The perils of dismissing a pregnant employee

A recent employment tribunal ruling is a useful reminder of the special protection afforded to pregnant employees facing redundancy, as Homa Wilson reports

In Savvides v The Trustees of the British Museum, Niki Savvides was employed by the British Museum to train Iraqi archaeologists on excavation and site management. The project was expected to last for five years. Although Ms Savvides was initially employed on a one-year, fixed-term contract, it was expected that her role would continue for the duration of the project and that her contract would be extended. 

Towards the end of her one-year contract, she informed the museum she was pregnant. Initially, there were discussions about securing maternity cover. However, shortly after, she was informed that the emphasis of the job was being changed. A new role was to be created, and she would be made redundant. 

Ms Savvides contended that the new role was so similar to her role that she should have been offered it. The museum refused, and informed her that she could apply for the role when it was advertised externally. 

She applied for the new role but was unable to attend the interview due to pregnancy-related sickness. As a result, the museum withdrew her application.

Ms Savvides presented claims for automatic unfair dismissal and discrimination on the grounds of pregnancy. 

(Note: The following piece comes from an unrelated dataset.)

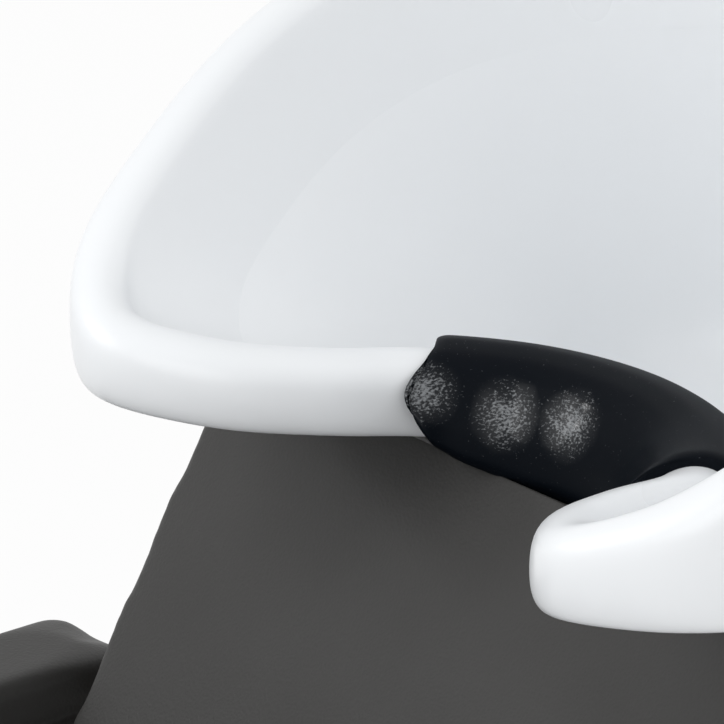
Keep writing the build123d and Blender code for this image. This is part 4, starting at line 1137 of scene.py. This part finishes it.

A tribunal found in favour of Ms Savvides. While it accepted that the change to the role meant there was a genuine redundancy situation, it held that Ms Savvides was well-suited to the role and therefore should have been offered the job. As such, it found that her dismissal was automatically unfair. 

The tribunal also held that the museum had discriminated against her by withdrawing Ms Savvides’ application for the new role because she was unable to attend the interview because of her pregnancy. Ms Savvides was awarded an undisclosed financial settlement.

Regulation 10

Employers frequently misunderstand or misapply the law when dealing with pregnancy-related issues and often have a misplaced sense of confidence that they can lawfully dismiss pregnant employees, or those on maternity leave, as long as they can identify a genuine redundancy situation. 

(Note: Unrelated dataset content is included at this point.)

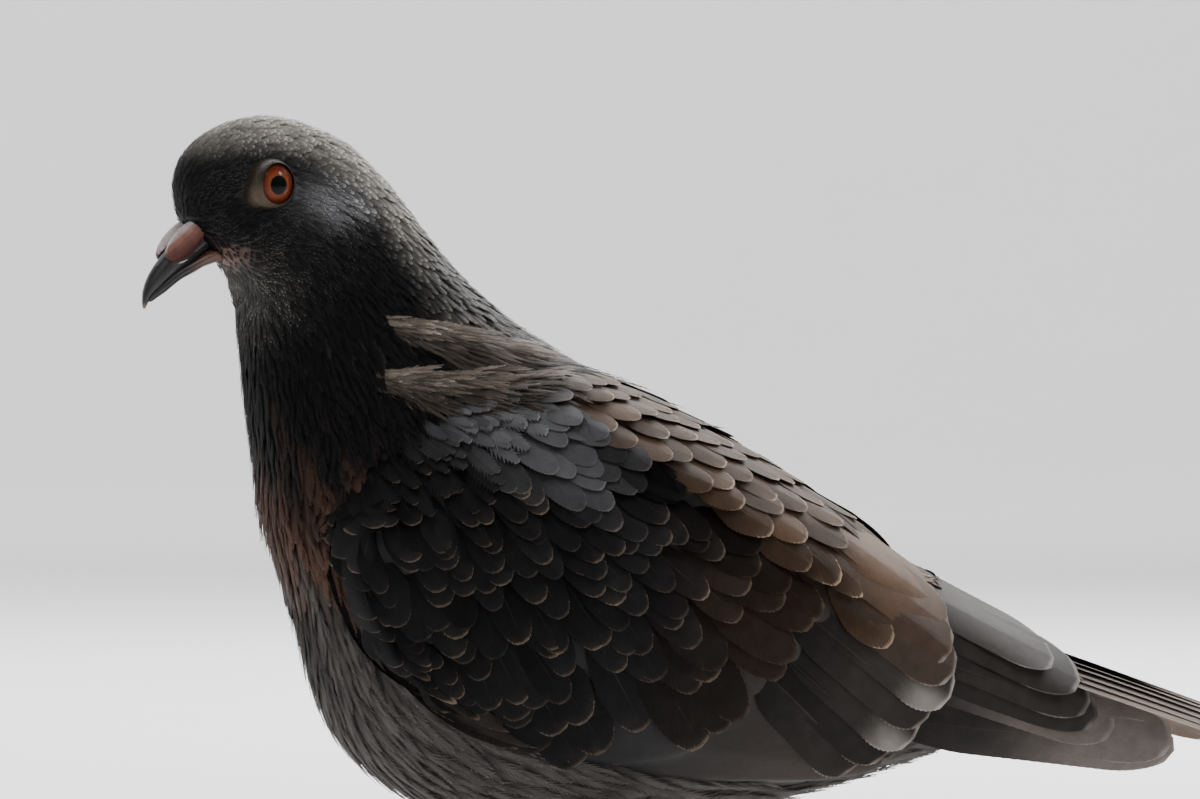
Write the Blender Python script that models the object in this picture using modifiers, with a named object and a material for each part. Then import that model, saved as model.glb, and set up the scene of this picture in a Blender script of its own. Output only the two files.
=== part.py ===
"""A young dark feral pigeon standing still, life size, as a museum shows it.

The bird faces -X, +Z is up and the floor is Z = 0. Its left side is -Y. Sizes are in millimetres.
Feathered flesh is one smooth loft from the bill to the tail, parted by thin cuts into head, neck and
trunk. The folded wings are slices of a second loft that wraps the flanks.
"""
import math

import bmesh
import bpy
from mathutils import Matrix, Vector

MM = 0.001
GAP = 0.32
WELD = 0.0001
SECTION_POWER = 2.2
RING_SIDES = 20
WING_SIDES = 20
BILL_SIDES = 10
SHARP_EDGE_DEG = 50.0
TIP_ROUNDNESS = 0.6
LEFT, RIGHT = -1, 1

HEAD_TURN_DEG = 8.0
HEAD_PIVOT_X = -34.0
NECK_FOOT = Vector((-10.0, 0.0, 115.0))
NECK_TOP = Vector((-50.0, 0.0, 170.0))
TURN_STARTS, TURN_SPAN = 0.15, 0.6

EYE_CENTRE = Vector((-54.2, 8.3, 170.0))
EYE_RADIUS = 5.6
EYE_DEPTH = 4.6

CERE_CENTRE = Vector((-69.7, 2.5, 158.8))
CERE_HALF_LENGTH = 5.4
CERE_HALF_HEIGHT = 2.8
CERE_HALF_WIDTH = 2.45
CERE_PITCH_DEG = 43.0

WING_LINING = 1.1
WING_TUCK = 1.2
PRIMARY_TUCK = 1.8
PRIMARY_THICK = 2.2
SCAPULAR_RISE = 1.3
PRIMARY_CORE_SHIFT = 0.4
WING_OUT = 62.0
SCAPULAR_INNER = 7.0
WING_INNER = 2.0

TAIL_ROOT = Vector((90.0, 0.0, 80.7))
TAIL_LENGTH = 82.0
TAIL_SLOPE = 0.31
TAIL_BEND = 0.0005
TAIL_ROOT_HALF = 9.0
TAIL_TIP_HALF = 22.0
TAIL_DROOP = 5.0
TAIL_THICK = 2.0
TAIL_FEATHERS = 12
TAIL_ROWS = 3
TAIL_SPREAD = 1.3
TAIL_SIDE_STEP = 0.06
TAIL_NOTCH = 0.02
TAIL_RIDGE = 0.3

LEG_Y = 21.0
HOCK = Vector((24.0, 0.0, 31.0))
FOOT_PAD = Vector((14.5, 0.0, 3.3))
FOOT_PAD_RADII = (3.8, 3.5, 3.6)
TOE_RADIUS = 2.3
TOE_STEPS = 3
TOE_TAPER = 0.3
TOE_SINK = 0.8
TOE_ARCH = 1.2
TOE_LENGTHS = {"middle": 30.0, "inner": 21.0, "outer": 23.0, "hind": 16.0}
TOE_SPREAD_DEG = {"inner": 32.0, "middle": -3.0, "outer": -36.0, "hind": 172.0}
CLAW_LENGTH = 6.5
CLAW_BEND = 0.9
CLAW_BASE = 0.72
CLAW_POINT = 0.12
CLAW_RISE = 0.25
CLAW_STEPS = 3
THIGH_TOP = Vector((13.5, 16.0, 43.5))
MIDDLE_X = 47.15

# (share of the way from the pad to the hock, radius) and (share from the hock to the hip, radius).
SHANK = [(0.0, 2.5), (0.2, 2.15), (0.5, 2.0), (0.82, 2.3), (0.95, 2.9), (1.02, 2.6)]
THIGH = [(-0.02, 3.4), (0.25, 5.6), (0.5, 7.6), (0.75, 8.8), (1.0, 8.4)]

# Each row: back point (x, z), belly point (x, z), half width, and how far the widest line sits
# towards the belly (as a share).
HEAD = [
    ((-69.6, 162.4), (-61.0, 154.6), 4.6, 0.00),
    ((-72.0, 168.8), (-58.8, 151.8), 8.2, 0.05),
    ((-70.3, 176.3), (-56.6, 148.6), 10.8, 0.08),
    ((-63.9, 182.0), (-55.3, 146.0), 12.2, 0.12),
    ((-54.2, 185.0), (-56.0, 141.5), 12.8, 0.14),
    ((-43.2, 183.9), (-55.9, 137.0), 13.4, 0.14),
    ((-33.0, 179.4), (-55.8, 132.0), 14.6, 0.10),
]
NECK = [
    HEAD[-1],
    ((-24.4, 171.4), (-55.2, 126.5), 17.0, 0.08),
    ((-16.4, 160.9), (-54.2, 120.0), 20.8, 0.06),
    ((-7.6, 150.8), (-53.0, 112.5), 25.8, 0.04),
    ((1.5, 143.0), (-51.8, 103.5), 31.0, 0.02),
]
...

Regulation 10 of the Maternity and Parental Leave Regulations 1999 (MPLR) affords significant protection to employees who are pregnant or on maternity leave. 

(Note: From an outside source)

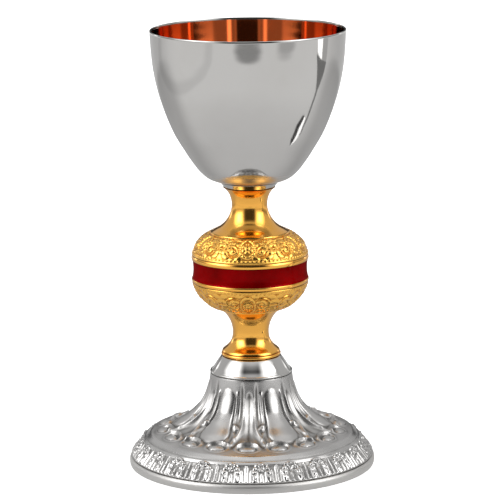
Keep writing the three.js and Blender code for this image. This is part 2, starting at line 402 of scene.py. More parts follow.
def stem_flange():
    low, high = bottom("stem_flange"), top("stem_flange")
    out = radius("stem_flange")
    upper = high + 0.1
    outside = [(out - 0.7, low, 0.3), (out, (low + high) / 2, 0.8), (out - 0.5, upper, 0.4)]
    points = fine(rounded([(ROD_HOLE, low), *outside, (ROD_HOLE, upper)]), 0.4)
    return turned("flange", points, polished_gold, PLAIN_COLUMNS)


def lower_stem():
    low, high = bottom("lower_stem"), top("lower_stem")
    knots = [(15.9, low + 0.2), (15.4, 64.1), (13.0, 66.1), (11.3, 68.2), (10.3, 70.4), (9.9, 73.4)]
    knots += [(10.15, 76.4), (11.0, 79.4), (12.4, 82.2), (14.2, 84.6), (16.6, high)]
    outside = curve(knots, 0.35)
    inside = fine(np.array([(ROD_HOLE, high), (ROD_HOLE, low), (15.2, low)]), 2.5, closed=False)
    return turned("spool_lower", np.vstack([outside, inside]), polished_gold, PLAIN_COLUMNS)


def upper_stem():
    low, high = bottom("upper_stem"), top("upper_stem")
    knots = [(21.0, low), (20.6, 130.0), (19.2, 130.8), (16.6, 132.2), (14.2, 134.2), (12.4, 136.4)]
    knots += [(11.0, 138.9), (10.1, 141.5), (9.7, 144.2), (9.9, 146.7), (10.6, 149.3)]
    knots += [(11.7, 151.4), (13.1, 153.1), (14.2, high)]
    outside = curve(knots, 0.35)
    pocket_floor = 143.0
    pocket = [(BOSS_HOLE, high), (BOSS_HOLE, pocket_floor), (ROD_HOLE, pocket_floor), (ROD_HOLE, low)]
    inside = fine(np.array(pocket), 2.5, closed=False)
    return turned("spool_upper", np.vstack([outside, inside]), polished_gold, PLAIN_COLUMNS)


KNOP_MEDALLIONS = 6
KNOP_COLUMNS = 140 * KNOP_MEDALLIONS
KNOP_RADIUS = 31.6  # beside the enamel
KNOP_WALL = 2.0  # there
CHASED_RADIUS = 28.0  # half-way up the chased zone


def scroll(x, y, reach, turns, spin):
    """A volute about (0, 0): a rounded band that winds in to a bead, with short ribs fanned out round it.
    spin is 1 or -1, the way it winds."""
    rho = np.hypot(x, y)
    alpha = np.arctan2(y, x) * spin
    pitch = reach / turns
    wound = (rho / pitch - alpha / TURN) % 1.0
    band_height = 0.85 * dome((wound - 0.5) / 0.36) * (1 - ramp(rho, reach * 0.92, reach))
    ribs = (0.45 + 0.55 * np.abs(np.cos(5 * alpha + 1.5 * rho / reach))) * dome((rho / reach - 1.38) / 0.36)
    bead = dome(rho / (pitch * 0.55))
    return np.maximum(np.maximum(band_height, 0.75 * ribs), bead)


def chasing(u, v, half, tall):
    """The pattern of the knop on one field that is 2 * half wide and tall high: a rosette in an oval of
    leaves, on each side a large volute and a smaller one, and a waved line over them. u runs from the
    middle, v from the edge beside the enamel."""
    side = np.abs(u)
    middle = tall * 0.52
    oval = np.hypot(u / 4.9, (v - middle) / (tall * 0.47))
    height = 0.8 * flower(u, (v - middle) * 0.9, 3.3, 6)
    height = np.maximum(height, 1.1 * dome(np.hypot(u / 1.7, (v - middle) / 2.0)))
    around = np.arctan2(side, v - middle)
    leaves = 0.55 + 0.45 * np.abs(np.cos(9 * around))
    height = np.maximum(height, 0.8 * dome((oval - 0.86) / 0.14) * leaves)
    outside = ramp(oval, 1.0, 1.08)
    for across, up, reach, turns, spin in (
        (0.52, 0.36, 0.27, 1.7, -1.0),
        (0.90, 0.62, 0.23, 1.4, 1.0),
    ):
        volute = scroll(side - half * across, v - tall * up, tall * reach, turns, spin)
        height = np.maximum(height, volute * outside)
    bend = v - tall * 0.86 + 0.5 * np.cos(side / half * 7)
    height = np.maximum(height, 0.7 * ridge(bend, 0.55) * outside)
    return height


def knop_shell(name, outside, inside, flip):
    """One half of the knop, chased between a smooth fillet beside the enamel and one at the stem. flip is
    for the half whose outline starts at the stem."""
    points = np.vstack([outside, inside])
    span = length(outside)

    def relief(r, s, angle):
        v = span - s if flip else s
        u = nearest(angle, KNOP_MEDALLIONS, FRONT) * CHASED_RADIUS
        half = math.pi * CHASED_RADIUS / KNOP_MEDALLIONS
        low, high = 1.9, span - 1.0
        zone = within(v, low, high, 0.12)
        height = chasing(u, v - low, half, high - low) * zone
        beads = dome(np.hypot(nearest(angle, 90) * r, v - 1.4) / 0.55)
        fillets = 0.55 * ridge(v - (span - 0.6), 0.35) + 0.25 * ridge(v - 0.45, 0.4)
        return 0.72 * height - 0.25 * zone + 0.3 * beads + fillets * within(v, 0, span - 0.1, 0.05)

    return turned(name, points, chased_gold, KNOP_COLUMNS, relief=relief)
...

Regulations 10 states: “This regulation applies where, during an employee’s ordinary or additional maternity leave period, it is not practicable by reason of redundancy for her employer to continue to employ her…Where there is a suitable available vacancy, the employee is entitled to be offered… alternative employment…”

This means that where an employee is selected for redundancy while on maternity leave, the employer must offer her a suitable alternative role, if it has one. 

Under Regulation 10, the employer is obliged to offer a suitable alternative role to the employee on maternity leave in preference to other employees who may also be at risk – even though another employee may be better suited to the role. 

The Museum tried to argue that Regulation 10 was only triggered where the ‘impracticality’ arose during maternity leave – not as in this case, where the impracticality first arose before leave had commenced.

On these facts, the tribunal held that Regulation 10 applied, as it continued to ‘not be practical’ to employ Ms Savvides in her previous role due to it being redundant.

Tips for employers

Where the reason or principal reason for an employee's dismissal is redundancy and the provisions as to suitable alternative employment, set out in Regulation 10, have not been complied with, the employee's dismissal will be automatically unfair. This means the employee will not need two years’ service to recover unfair dismissal losses. She will have a claim for automatic unfair dismissal, which does not require a minimum length of service. 

Also, section 18 of the Equality Act 2010 makes it unlawful for an employer to treat an employee unfavourably because of her pregnancy or maternity or because of illness suffered as a result of her pregnancy. Unlike other discrimination claims, for a section 18 claim, the employee is not required to identify a comparator. This makes it easier to prove the case at tribunal.

If successful, on top of actual loss of earnings, the employee would be entitled to compensation for injury to feelings – such damages are uncapped.

Employers who do not offer an alternative role must be confident they can show why the new role is not suitable for the employee, and should ensure any unfavourable decisions they make about offering alternative roles are not due to the employee being on maternity leave.